Governance Review Cadence
Agentic procurement governance is not a one-time configuration exercise. The operating environment changes, the agent's behavior drifts, organizational roles turn over, and regulatory requirements evolve. A governance framework without a maintenance cadence degrades to a document that describes how the system was governed at launch, not how it is governed now.
| Review Type | Frequency | Trigger Conditions | Output |
|---|---|---|---|
| Performance review | Monthly | Scheduled | Outcome variance report; drift signal summary; override rate trend |
| Accountability assignment review | Quarterly | Scheduled + any role change | Updated RACI; confirmed escalation paths; documented threshold justifications |
| Full governance audit | Annually | Scheduled + any material incident | Gap assessment against current framework; updated logging and explainability standards |
| Ad hoc review | As needed | Material market disruption; regulatory change; significant model update; incident or dispute | Documented review decision; recalibration or suspension if warranted |
The ad hoc review trigger for material market disruption deserves emphasis.
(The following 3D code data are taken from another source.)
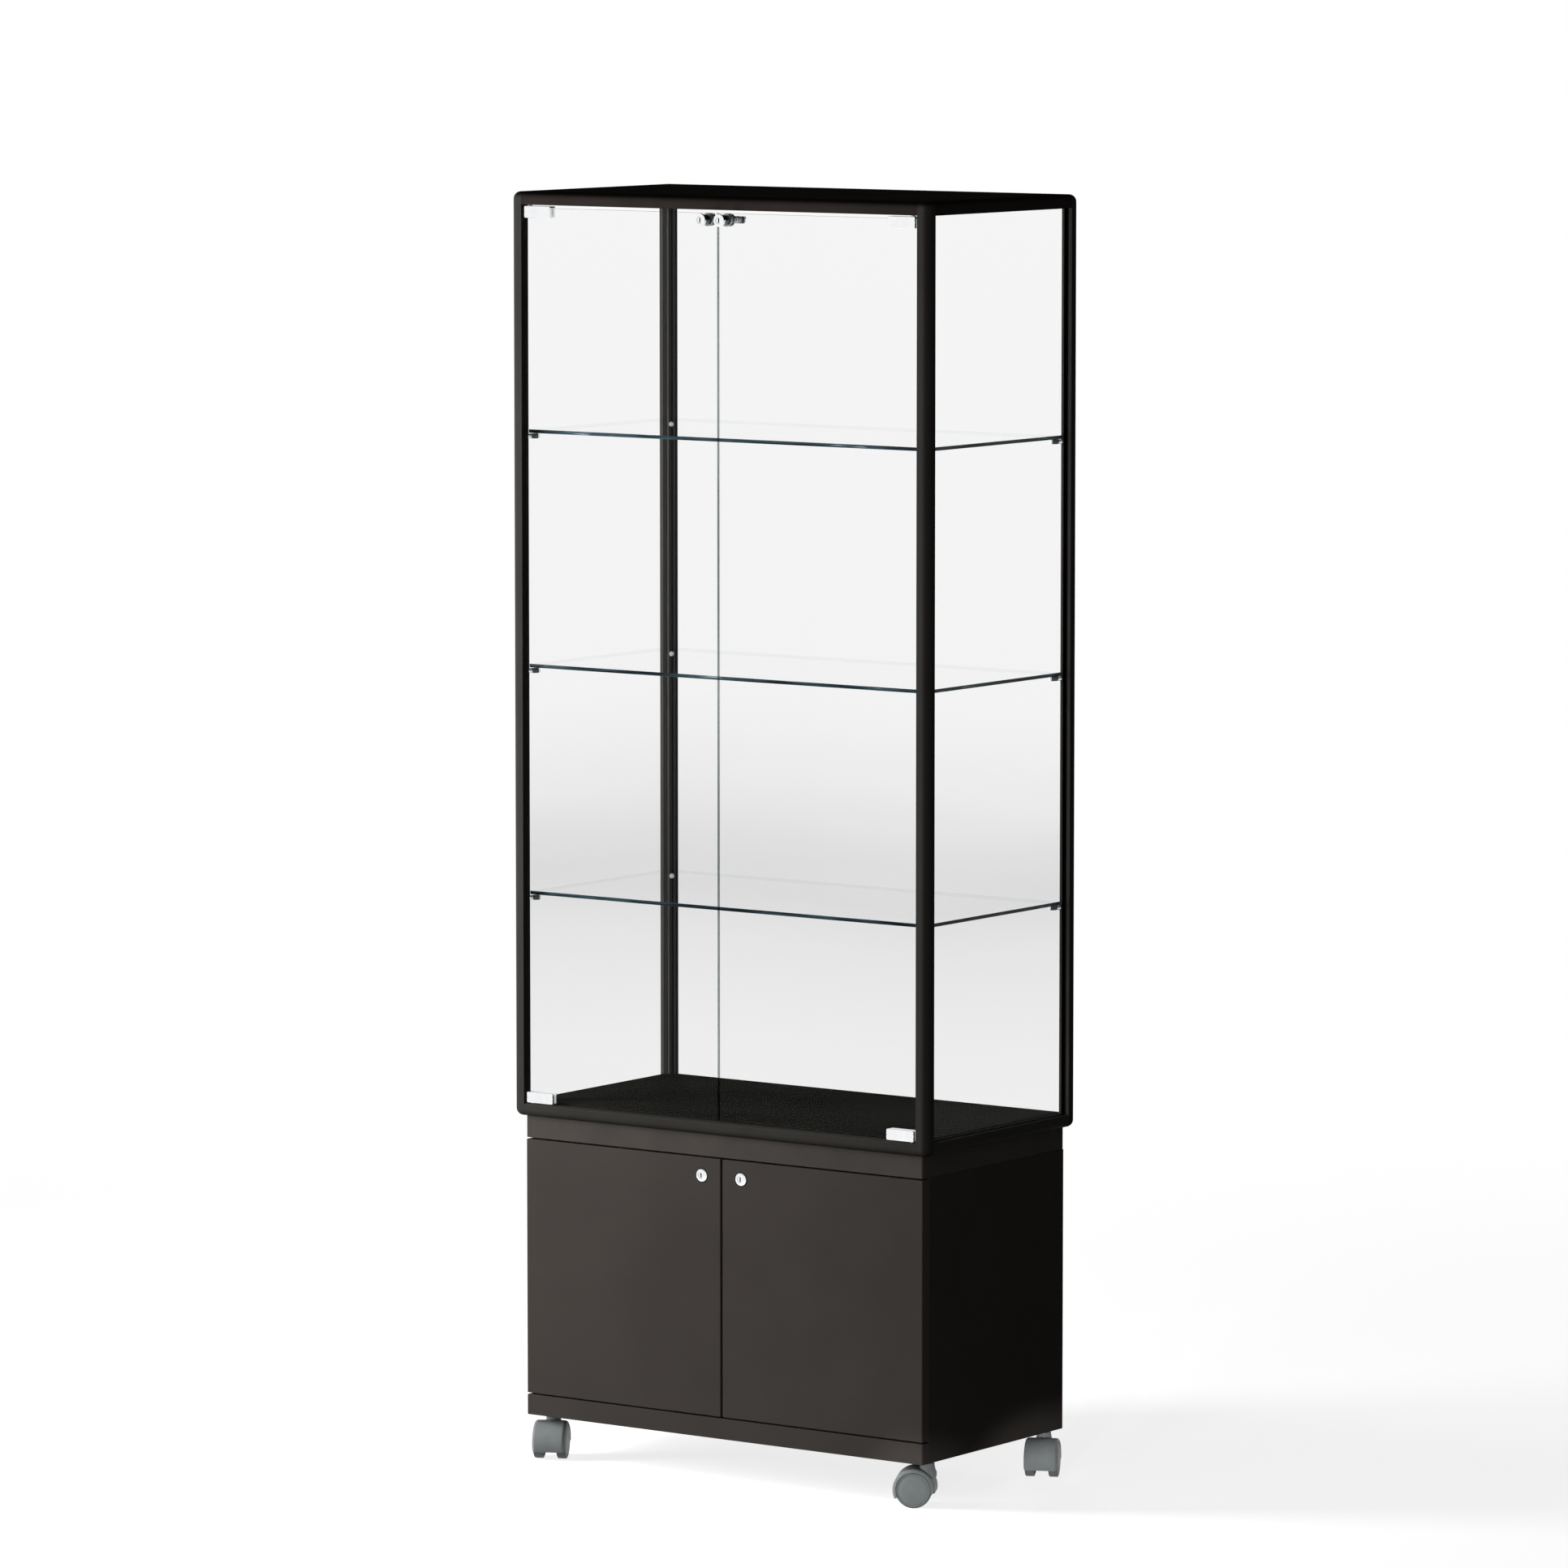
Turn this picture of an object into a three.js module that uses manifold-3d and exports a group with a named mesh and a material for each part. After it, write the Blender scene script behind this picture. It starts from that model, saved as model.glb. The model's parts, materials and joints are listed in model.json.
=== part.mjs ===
// Free-standing display case: a glass case in a square-profile frame, on a low cupboard that rolls on four
// twin-wheel casters. Two glass doors and two cupboard doors hang on the outer edges of the front.
// Millimetres, +Z up, front towards -Y. The origin is on the floor, under the middle of the whole object.

import * as THREE from "three";
import { mergeVertices } from "three/addons/utils/BufferGeometryUtils.js";
import Module from "manifold-3d";

const wasm = await Module();
wasm.setup();

// ---------------------------------------------------------------- driving dimensions

// Whole case
const CASE_WIDTH = 710; // X, over the posts
const CASE_DEPTH = 370; // Y, over the posts
const CASE_HEIGHT = 1800; // floor to the top of the frame
const CUPBOARD_HEIGHT = 429.4; // underside of the cupboard to the top of its top board

// Gaps between pieces
const SEAT_GAP = 0.2; // pieces that rest on, butt against or are screwed to each other
const PANEL_GAP = 0.3; // top panel and deck inside the frame
const PIN_GAP = 0.25; // shelf above its pins
const CUT_OVERRUN = 1; // how far a cutting block reaches past the face that it opens

// Frame profile
const PROFILE = 18.4; // width of the square profile of the posts and rails
const OUTER_ROUND = 10.6; // radius of the profile's outer edge
const POST_EDGE_ROUND = 1.5; // radius of a post's other outside edges
const POST_CHAMFER = 2.5; // inner corner of a post
const TOP_RAIL_EDGE_ROUND = 1.5; // lower outside edge of a top rail
const BASE_RAIL_EDGE_ROUND = 3; // upper outside edge of a base rail

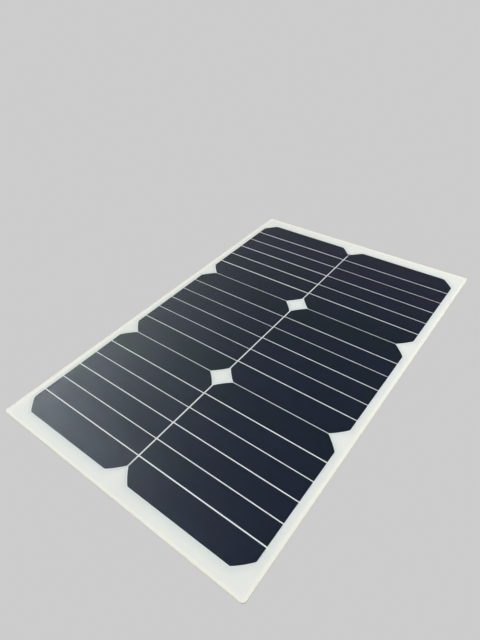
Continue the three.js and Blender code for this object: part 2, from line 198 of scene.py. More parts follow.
@dataclass(frozen=True)
class Clouds:
    """Soft patches of a second colour, of a size in millimetres."""

    first: str
    second: str
    size: float
    detail: float = 2.0

    def colour(self, tree: Tree, point: Socket) -> tuple[Socket, Socket]:
        """Mixes the two colours.

        Args:
            tree: the material's tree.
            point: the place on the object.

        Returns:
            The second colour's share, and the mixed colour.
        """
        noise = {"Vector": point, "Scale": 1 / (self.size * MM), "Detail": self.detail}
        share = add_node(tree, "TexNoise", noise)
        parts = {0: share, 6: linear(self.first), 7: linear(self.second)}
        return share, add_node(tree, "Mix", parts, out=2, data_type="RGBA")


@dataclass(frozen=True)
class Grain:
    """A fine relief, as a tool or an etch leaves it, with its size and depth in millimetres."""

    size: float
    depth: float
    strength: float = 0.6
    detail: float = 2.0

    def shader(
        self, tree: Tree, point: Socket, looks: dict[str, object], under: Socket | None = None
    ) -> Socket:
        """Builds a surface with this relief.

        Args:
            tree: the material's tree.
            point: the place on the object.
            looks: the shader's own inputs.
            under: the normal of a broader relief under this one.

        Returns:
            The shader's output.
        """
        noise = {"Vector": point, "Scale": 1 / (self.size * MM), "Detail": self.detail}
        height = add_node(tree, "TexNoise", noise)
        relief = {"Height": height, "Distance": self.depth * MM, "Strength": self.strength}
        if under is not None:
            relief["Normal"] = under
        normal = add_node(tree, "Bump", relief)
        return add_node(tree, "BsdfPrincipled", {**looks, "Normal": normal})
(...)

When tariff structures change significantly, when a major supplier exits a category, or when commodity prices move sharply, the agent's operating assumptions may be invalidated faster than a scheduled review would catch. Having a defined process for triggering an out-of-cycle governance review — and pre-authorizing the data team to pause autonomous operation pending that review — is the difference between a governance framework and a governance document.